If you can't begin....in the beginning..... the dots will never connect!"

So now I'm saying to you: WHAT ARGUMENT?


Instead of speaking in riddles, why not just lay out the case you want to make? And I'll respond by return.


 

Thief

Rogue Theologian
Okay. Let's review what we've had so far.

You replied a post of mine like this: "Shall we do the cause and effect routine.....again?" (Whatever that is supposed to mean?)

I said: "Okay. Your move"

You said:
"Science would have you believe in the singularity......do you?"

I replied:

"I don't believe-in 'the singularity' anymore than I believe in gods."

You said:
"Well...gee....

Kinda hard to discuss the beginning.....Genesis.....Origin.....

If you're not willing to look at what science has been pushing for decades."
(Completely misunderstanding the answer you've been given, i.e. I don't believe-in the sigularity, but I believe-that the hypothesis is possible and credible)

I replied:
With respect it's kinda hard to discuss anything with you because you never present proper arguments, just one or two-line exclamations or retorts interspersed with a row of dots.

If you would care to make a proper case for something then I'll be more than happy to give you my response.

To which you said:
All you really need is to follow the simple outline of the argument and then retort.
"You have already made denial of belief in what science calls the singularity.

If you can't begin....in the beginning..... the dots will never connect!"

So now I'm saying to you: WHAT ARGUMENT?


Instead of speaking in riddles, why not just lay out the case you want to make? And I'll respond by return.



From all of this....I gather you're not interested in terms of reality....
It's all good as long you never face a moment of 'conviction'?

If science cannot be used as a pivot....what then?
If I must drag you to each point of certainty....nothing will be certain.
 

cottage

Well-Known Member
From all of this....I gather you're not interested in terms of reality....
It's all good as long you never face a moment of 'conviction'?

If science cannot be used as a pivot....what then?
If I must drag you to each point of certainty....nothing will be certain.



Nothing is certain in any case. Science and induction is the very means by which we explain reality, perhaps the only means.

But again I have to guess what it is you’re attempting to say, and while I don’t wish to sound discourteous I have to tell you that’s the reason I don’t normally reply to your posts
 

Thief

Rogue Theologian
Nothing is certain in any case. Science and induction is the very means by which we explain reality, perhaps the only means.

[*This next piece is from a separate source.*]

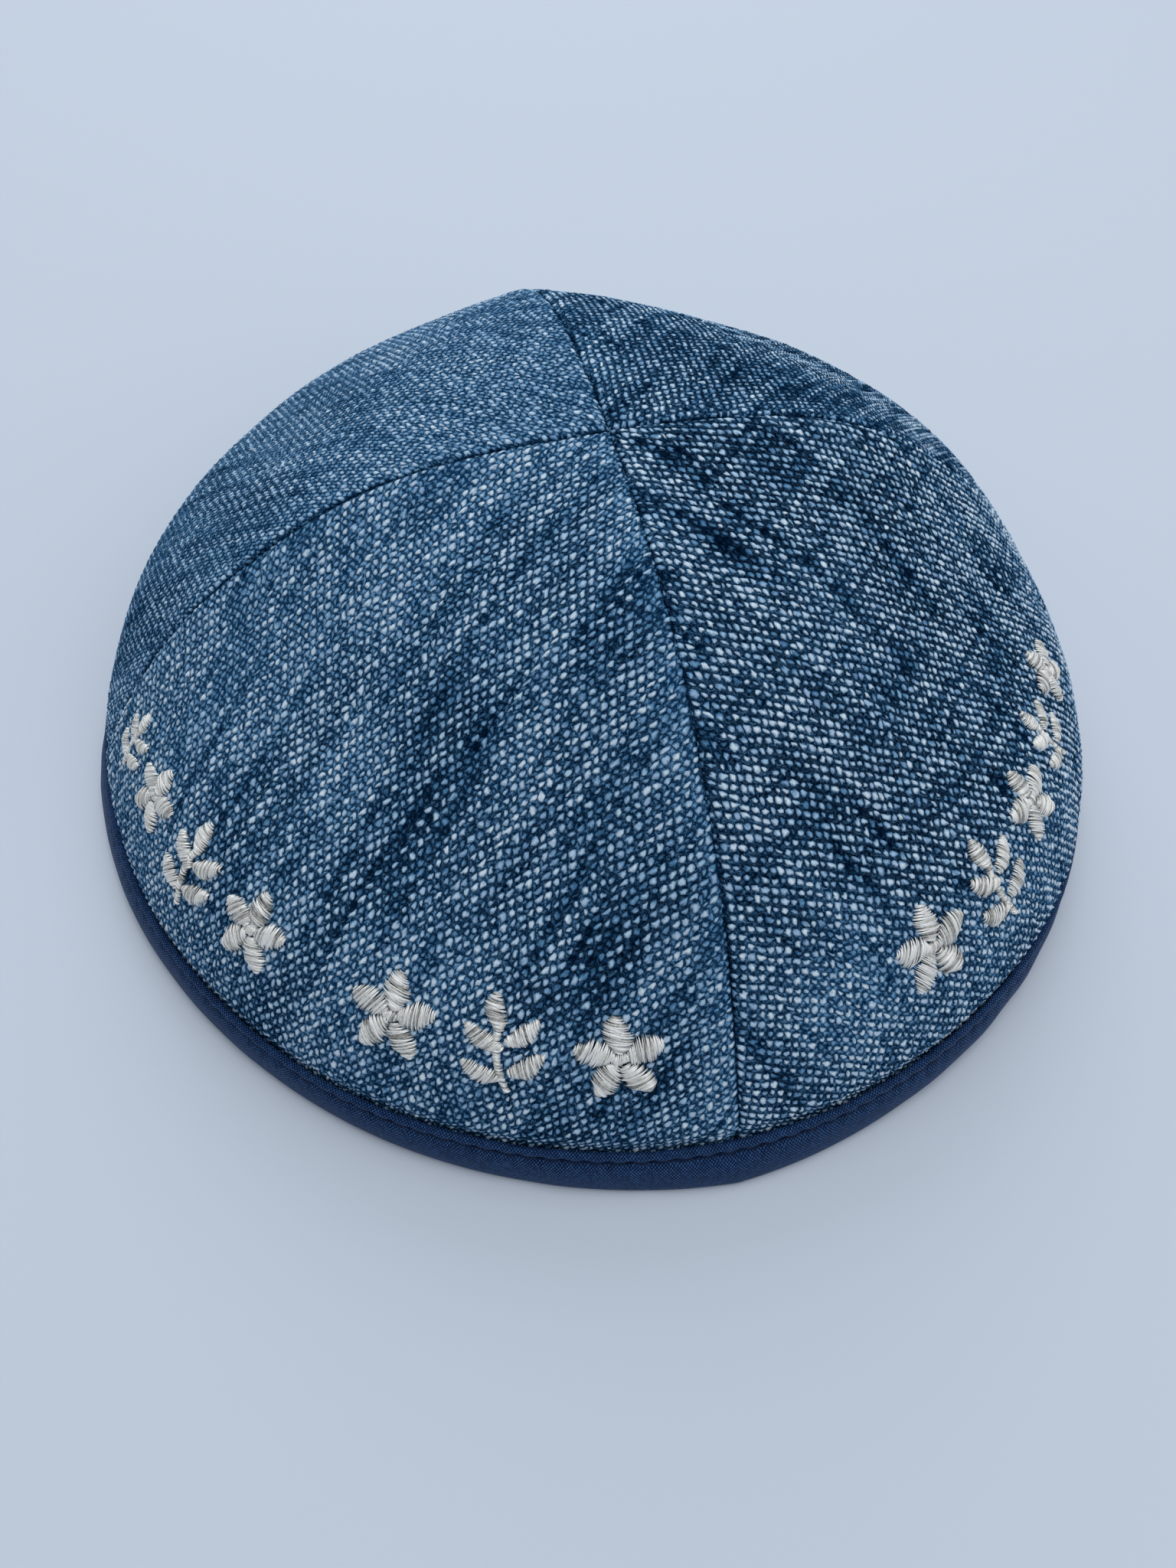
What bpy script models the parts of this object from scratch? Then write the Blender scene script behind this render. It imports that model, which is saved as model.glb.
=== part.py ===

But again I have to guess what it is you’re attempting to say, and while I don’t wish to sound discourteous I have to tell you that’s the reason I don’t normally reply to your posts

Science will insist on certain notions.
Nothing moves without something to move it.

Let's begin with that singularity.

What brought it to motion?
 

Ouroboros

Coincidentia oppositorum
Let's get it right.
Think singularity.
Think inertia......a body at rest will remain that way

Think Spirit first.
What moved the Spirit?

A spirit in rest will remain in rest.

Think All Things as One. There is no "first" nor "last". All is in constant, infinite, eternal motion. Matter, substance, spirit, all of it. The Alpha and Omega is the Ouroboros. Things in eternal motion never rests.